_WHAT THE TASK REQUIRES_
Lines before the one containing "Write the OpenSCAD" are excluded; print that line and every line after it through the end of the material below, exactly.
═════ RECORD EXTRACTS
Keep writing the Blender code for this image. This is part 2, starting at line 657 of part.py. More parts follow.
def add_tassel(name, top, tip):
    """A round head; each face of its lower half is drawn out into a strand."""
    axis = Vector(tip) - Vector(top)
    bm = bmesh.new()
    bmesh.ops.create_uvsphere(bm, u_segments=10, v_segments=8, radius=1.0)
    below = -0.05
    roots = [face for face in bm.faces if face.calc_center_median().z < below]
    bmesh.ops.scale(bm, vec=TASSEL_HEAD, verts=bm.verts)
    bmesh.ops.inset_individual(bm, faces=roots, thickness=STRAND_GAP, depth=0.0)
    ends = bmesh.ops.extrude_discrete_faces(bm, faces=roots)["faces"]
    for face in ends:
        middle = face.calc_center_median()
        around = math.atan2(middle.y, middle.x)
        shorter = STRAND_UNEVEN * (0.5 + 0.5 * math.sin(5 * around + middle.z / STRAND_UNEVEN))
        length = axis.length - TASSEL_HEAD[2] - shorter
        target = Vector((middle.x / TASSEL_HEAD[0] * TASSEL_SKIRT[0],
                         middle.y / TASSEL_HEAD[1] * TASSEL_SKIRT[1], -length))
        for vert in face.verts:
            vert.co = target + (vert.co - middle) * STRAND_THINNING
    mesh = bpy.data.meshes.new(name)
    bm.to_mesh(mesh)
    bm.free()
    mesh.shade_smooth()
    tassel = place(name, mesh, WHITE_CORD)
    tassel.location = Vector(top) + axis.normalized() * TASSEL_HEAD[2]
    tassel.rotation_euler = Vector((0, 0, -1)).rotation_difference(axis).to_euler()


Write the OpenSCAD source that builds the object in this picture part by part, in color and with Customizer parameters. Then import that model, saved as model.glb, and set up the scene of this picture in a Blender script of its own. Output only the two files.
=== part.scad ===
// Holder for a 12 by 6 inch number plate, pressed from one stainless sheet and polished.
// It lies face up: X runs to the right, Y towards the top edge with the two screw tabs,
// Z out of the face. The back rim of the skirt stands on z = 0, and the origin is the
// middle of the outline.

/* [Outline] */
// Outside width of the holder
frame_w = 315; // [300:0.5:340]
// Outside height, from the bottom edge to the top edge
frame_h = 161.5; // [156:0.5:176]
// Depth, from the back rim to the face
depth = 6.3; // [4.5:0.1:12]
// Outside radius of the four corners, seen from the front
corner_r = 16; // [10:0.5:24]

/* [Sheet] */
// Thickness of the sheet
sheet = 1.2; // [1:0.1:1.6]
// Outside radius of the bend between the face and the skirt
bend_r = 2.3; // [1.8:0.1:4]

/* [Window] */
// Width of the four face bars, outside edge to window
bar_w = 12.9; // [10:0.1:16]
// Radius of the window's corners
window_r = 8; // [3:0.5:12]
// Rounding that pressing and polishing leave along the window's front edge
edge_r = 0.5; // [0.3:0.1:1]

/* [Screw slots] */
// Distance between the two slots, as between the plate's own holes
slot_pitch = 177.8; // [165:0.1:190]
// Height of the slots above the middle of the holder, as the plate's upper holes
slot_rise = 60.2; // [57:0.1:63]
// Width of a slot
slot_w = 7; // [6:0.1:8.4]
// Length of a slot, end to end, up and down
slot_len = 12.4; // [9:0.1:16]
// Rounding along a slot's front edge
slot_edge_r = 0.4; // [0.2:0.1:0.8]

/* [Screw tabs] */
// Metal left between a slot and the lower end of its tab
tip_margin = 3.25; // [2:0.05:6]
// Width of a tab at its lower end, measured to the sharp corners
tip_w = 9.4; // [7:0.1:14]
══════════
_FINAL ANSWER_
Write the OpenSCAD source that builds the object in this picture part by part, in color and with Customizer parameters. Then import that model, saved as model.glb, and set up the scene of this picture in a Blender script of its own. Output only the two files.
=== part.scad ===
// Holder for a 12 by 6 inch number plate, pressed from one stainless sheet and polished.
// It lies face up: X runs to the right, Y towards the top edge with the two screw tabs,
// Z out of the face. The back rim of the skirt stands on z = 0, and the origin is the
// middle of the outline.

/* [Outline] */
// Outside width of the holder
frame_w = 315; // [300:0.5:340]
// Outside height, from the bottom edge to the top edge
frame_h = 161.5; // [156:0.5:176]
// Depth, from the back rim to the face
depth = 6.3; // [4.5:0.1:12]
// Outside radius of the four corners, seen from the front
corner_r = 16; // [10:0.5:24]

/* [Sheet] */
// Thickness of the sheet
sheet = 1.2; // [1:0.1:1.6]
// Outside radius of the bend between the face and the skirt
bend_r = 2.3; // [1.8:0.1:4]

/* [Window] */
// Width of the four face bars, outside edge to window
bar_w = 12.9; // [10:0.1:16]
// Radius of the window's corners
window_r = 8; // [3:0.5:12]
// Rounding that pressing and polishing leave along the window's front edge
edge_r = 0.5; // [0.3:0.1:1]

/* [Screw slots] */
// Distance between the two slots, as between the plate's own holes
slot_pitch = 177.8; // [165:0.1:190]
// Height of the slots above the middle of the holder, as the plate's upper holes
slot_rise = 60.2; // [57:0.1:63]
// Width of a slot
slot_w = 7; // [6:0.1:8.4]
// Length of a slot, end to end, up and down
slot_len = 12.4; // [9:0.1:16]
// Rounding along a slot's front edge
slot_edge_r = 0.4; // [0.2:0.1:0.8]

/* [Screw tabs] */
// Metal left between a slot and the lower end of its tab
tip_margin = 3.25; // [2:0.05:6]
// Width of a tab at its lower end, measured to the sharp corners
tip_w = 9.4; // [7:0.1:14]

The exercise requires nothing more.